Add Water and Talent
You may have seen the recent bubbly ad campaign in magazines with the alluring headline “Learn Graphic Design Fast.” At first glance I wondered whether it was the equivalent of the traffic sign, “Slow Children Crossing.” Maybe there should be a comma somewhere.
The ad for Shillington College in Sydney, Melbourne, Brisbane, London, Manchester and now New York, has been causing some consternation in the blogosphere: Here are a few responses from a blog in the UK:
“This really pisses me off. This sort of thing damages our industry. This gives the impression that Graphic Design is nothing more than a set of rules, or a program to master, devoid of all meaning beyond eye candy. What this course won’t teach you, is how to think!” “This sort of thing adds weight to the argument heard all the time from clients who just don’t see the value or artistry in design, very often we’re seen purely as people who know how to use a Mac…” “For me the heading just says it all. “learn graphic design FAST”, this will probably lead to “design me a logo FAST”, “build me a website FAST”, “do me a poster FAST”…”

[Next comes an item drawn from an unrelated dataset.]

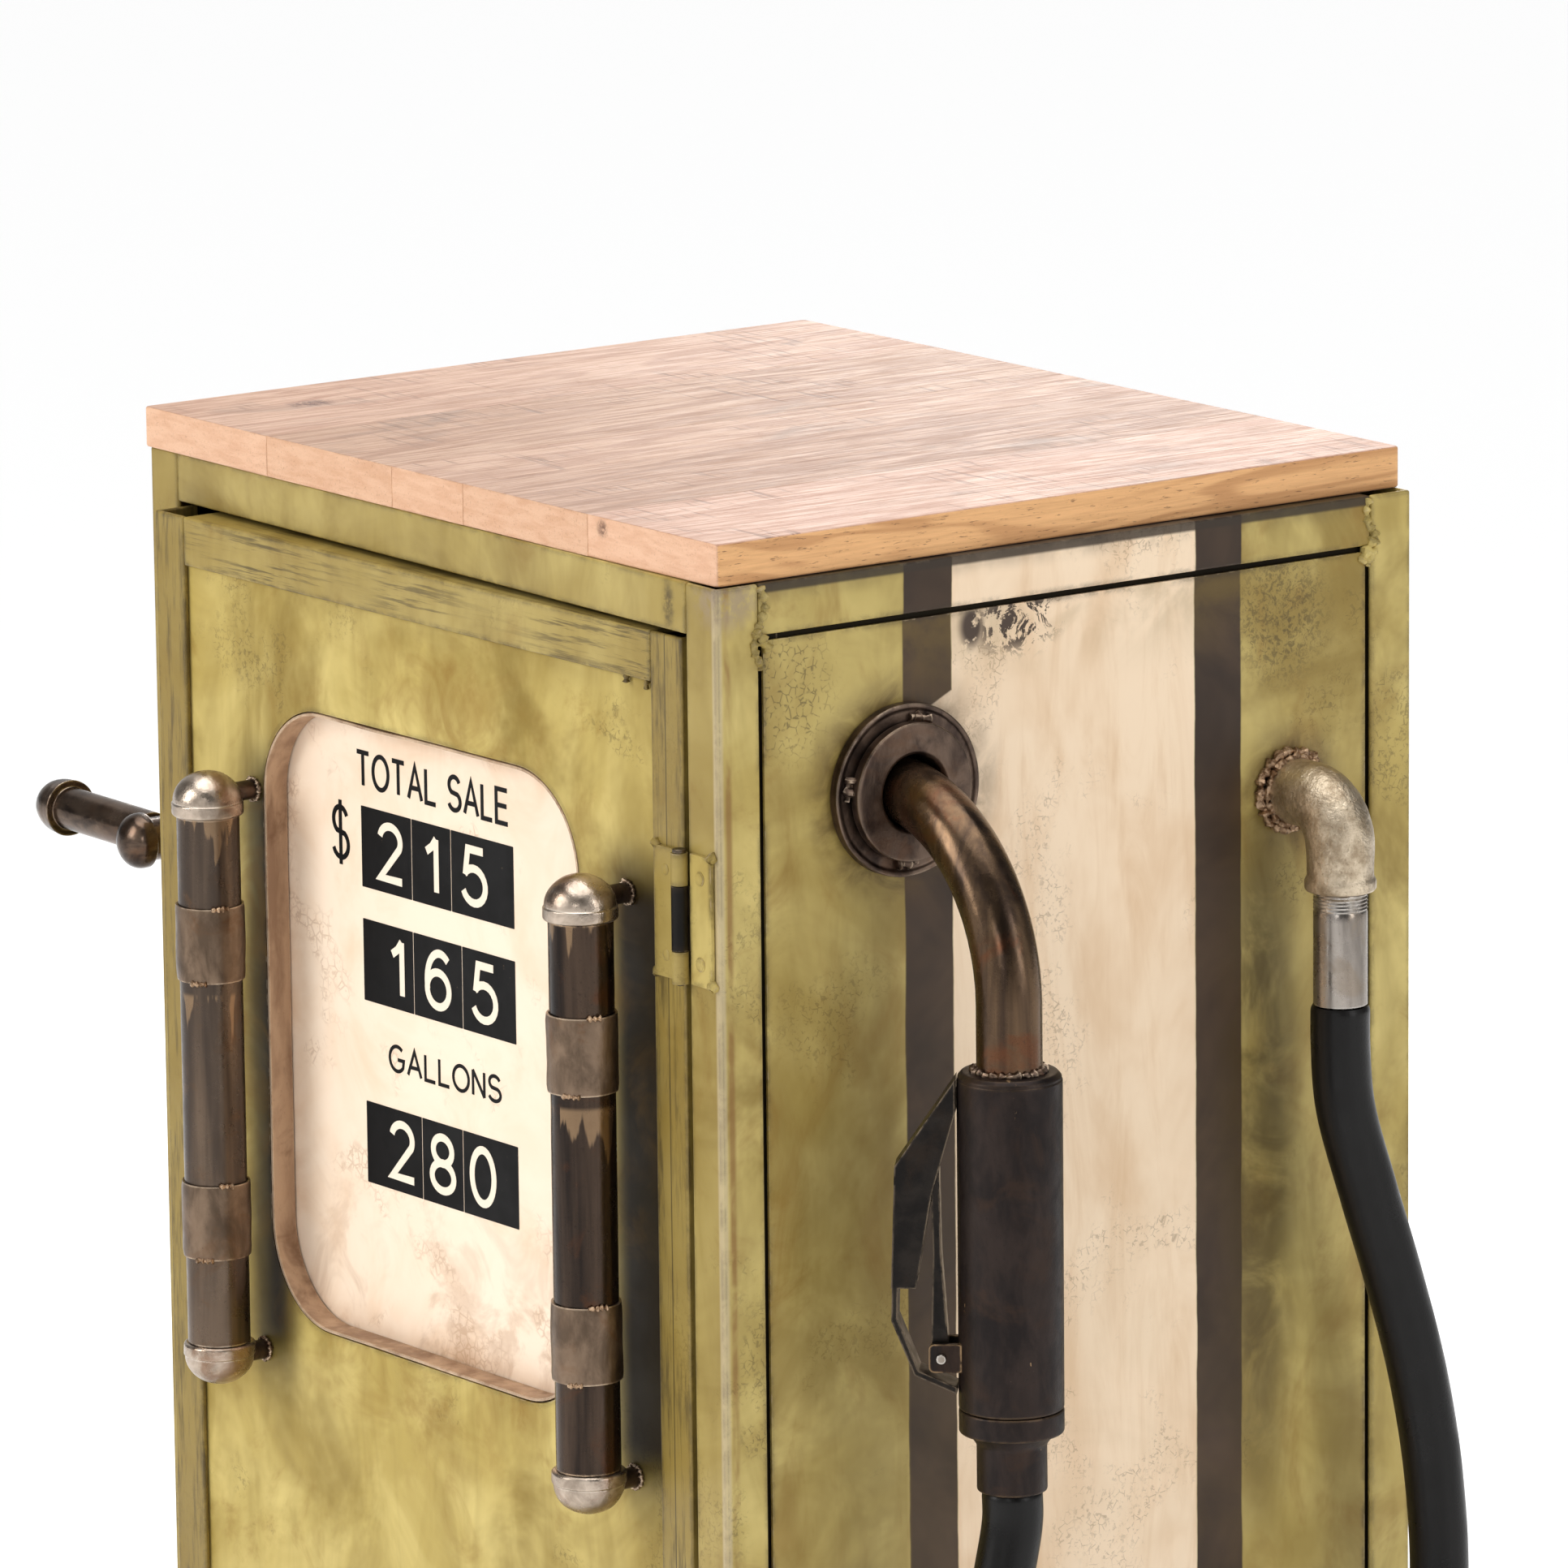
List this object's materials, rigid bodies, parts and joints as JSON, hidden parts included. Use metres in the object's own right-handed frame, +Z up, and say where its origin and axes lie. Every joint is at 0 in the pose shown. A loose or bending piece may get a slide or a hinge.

But here’s what Shillington has to say:
“World class education needn’t take forever. It should be well planned, continually adapted to the times and presented by passionate professionals. That’s what happens at Shillington College and we have the records to prove it.”
And here is word from an alumna:
“I have now finished the course in London, UK. You can take the course here or in Manchester, and they have just finished setting up a school in New York. Of course you can opt to study in Australia where Shillington has a great reputation, but the course content is the same and its the portfolio you end up with that will get you a job.”
Look here for student work and be the judge:
“The success of Shillington College is the student’s ability to complete briefs that are relevant to current industry standards.”
The proof is in the pudding, as they say. Will this instant education ultimately value or devalue graphic design? Is this Just Add Water method a good way of cooking up new graphic designers? Or is adding talent the secret ingredient?